I would like to use the analogy of a football team to describe God and the Church, using some parts of today’s Gospel and the Creed that we profess, tweaking some of the wording to fit the analogy. God is the “upper management” of the team. God the Father is the owner and maker of the team. God the Son is the general manager and God the Spirit is the coach. We, the Church, are the players. But, the Son also became a player. By the power of the coach, he came down from the owner’s box and became a player (let’s say a quarterback).

He had great power and authority over his opponents, as we hear in today’s Gospel. His power was so great on and off the field (in deed and in word) that he “amazed” and “astonished” the crowds, and “his fame spread everywhere”. His biggest opponent was sin. He won victory over this archenemy of his on the Cross. It was the greatest victory of all-time in the game of life, in fulfillment of the playbook. As players on his team, we all share in his victory. He retired from the game, and ascended into the owner’s box where he sits at the right hand of the owner.

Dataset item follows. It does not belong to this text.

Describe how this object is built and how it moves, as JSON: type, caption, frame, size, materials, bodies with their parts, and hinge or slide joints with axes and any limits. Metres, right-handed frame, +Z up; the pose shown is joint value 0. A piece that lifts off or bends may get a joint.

Now, the Spirit has been the coach from the beginning and he has spoken through the players from of old. But, when the Son ascended, he gave full leadership of the team to the coach. The Spirit leads the Church. He teaches us how to play to the best of our abilities. He teaches us how to play as Jesus played – with love. If we play as Jesus played…if we play the game of life with love, we share in his victory. It is the greatest victory of all-time in the game of life.

Finally, the Son has one more role. He is the nourishment of the team through his Body and Blood. The Eucharist is our Gatorade! It nourishes us, refreshes us, and strengthens us as players so that we will play as Jesus played. We might look at Jesus in the tabernacle and think that his work is done…that he is resting after his victory on the field. He retired but his work is not done. He continues to work – feeding us and giving us strength in the Eucharist. If we play as Jesus played – if we live love – then we will share in his victory which is the greatest victory of all-time in the game of life.